Have a blessed Shabbat dear ones.

Thursday, January 30, 2014

A Little Reminder

After going through my crafting supplies and formatting an idea for this week, off I went to the local craft store. I found wooden letters that would suit my purpose along with a wood plaque. Instead of spelling my chosen word in Hebrew I chose English. I wanted to make sure the message on this plaque would 'hit me in the face' every time I saw it and I would obey it's direction.

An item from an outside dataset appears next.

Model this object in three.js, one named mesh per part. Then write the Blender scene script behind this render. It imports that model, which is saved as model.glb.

What word did I choose?  PRAY!  Can't get more direct than that. I find I get busy with every day distractions and I need all the reminders to pray that I can get. (I also set my timer 3 times a day to make those prayers happen.) I'm placing this plaque on a narrow wall space next to my studio door at eye level.
These are the components for my plaque. The plaque was unfinished and the letters were painted black. I had to prime the letters so they would take the finished coat of metallic craft paint. The plaque had 2 coats of paint and an eyelet to hang it by was attached to the top. I glued the letters onto the plaque and trimmed it with metallic ribbon.

Thursday, January 23, 2014

Dabbling In A Little Time

I thought it was time (pun intended) to learn how to read the clock in Hebrew.  I had an old clock to experiment on and experiment I did.

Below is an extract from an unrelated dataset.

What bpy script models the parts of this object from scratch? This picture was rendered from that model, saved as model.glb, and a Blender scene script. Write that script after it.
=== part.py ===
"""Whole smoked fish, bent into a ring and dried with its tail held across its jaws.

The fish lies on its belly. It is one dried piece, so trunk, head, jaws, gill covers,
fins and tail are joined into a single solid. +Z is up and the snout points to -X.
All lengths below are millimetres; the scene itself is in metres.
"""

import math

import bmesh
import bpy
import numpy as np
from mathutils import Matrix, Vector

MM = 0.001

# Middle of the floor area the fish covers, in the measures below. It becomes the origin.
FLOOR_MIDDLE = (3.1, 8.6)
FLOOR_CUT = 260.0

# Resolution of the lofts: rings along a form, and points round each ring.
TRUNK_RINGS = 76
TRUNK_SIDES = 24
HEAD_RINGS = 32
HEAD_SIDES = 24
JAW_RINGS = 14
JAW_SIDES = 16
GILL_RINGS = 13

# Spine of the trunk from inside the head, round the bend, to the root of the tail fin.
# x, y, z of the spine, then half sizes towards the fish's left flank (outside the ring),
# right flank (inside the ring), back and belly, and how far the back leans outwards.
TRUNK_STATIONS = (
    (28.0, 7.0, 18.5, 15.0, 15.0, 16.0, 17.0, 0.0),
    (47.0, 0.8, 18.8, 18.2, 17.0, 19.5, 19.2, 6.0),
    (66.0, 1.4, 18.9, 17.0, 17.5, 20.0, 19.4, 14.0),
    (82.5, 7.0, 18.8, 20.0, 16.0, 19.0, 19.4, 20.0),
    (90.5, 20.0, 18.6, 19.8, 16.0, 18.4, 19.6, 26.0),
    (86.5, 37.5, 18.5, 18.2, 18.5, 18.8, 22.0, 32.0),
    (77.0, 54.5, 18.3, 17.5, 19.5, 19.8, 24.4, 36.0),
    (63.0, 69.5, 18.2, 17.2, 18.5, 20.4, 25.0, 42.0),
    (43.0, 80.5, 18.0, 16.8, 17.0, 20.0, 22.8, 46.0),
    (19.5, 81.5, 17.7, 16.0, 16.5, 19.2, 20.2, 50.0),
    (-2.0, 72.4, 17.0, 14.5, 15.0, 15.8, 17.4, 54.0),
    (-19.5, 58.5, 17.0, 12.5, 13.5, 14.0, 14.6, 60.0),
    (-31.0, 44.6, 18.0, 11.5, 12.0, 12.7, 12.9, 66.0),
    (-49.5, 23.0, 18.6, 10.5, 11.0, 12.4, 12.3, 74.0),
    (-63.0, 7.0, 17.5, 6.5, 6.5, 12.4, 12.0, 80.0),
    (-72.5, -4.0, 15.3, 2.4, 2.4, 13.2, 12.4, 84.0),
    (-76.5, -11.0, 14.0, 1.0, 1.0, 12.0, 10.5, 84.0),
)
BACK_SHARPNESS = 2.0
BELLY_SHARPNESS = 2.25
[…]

I forget to take a picture of said clock before the experiment started but this clock is almost identical to  my victim.
First I taped off the glass to protect it during painting then I painted a base coat of craft acrylic paint on that poor battered clock.
That followed with an acrylic paint wash of the finish coat. I was going to put more coats of the color I chose but I rather liked the effect with just the first coat. The tape was removed from the glass and I continued.
Next came wood discs that would show the Hebrew letters to be painted, first with a flat base coat  and then with a transparent metallic paint.
I then painted the appropriate Hebrew letters on each disc to add to my clock.
I carefully glued each letter onto the frame of the clock.
And....the big reveal....
Now I can get used to seeing the numbers on my clock with the Hebrew letters.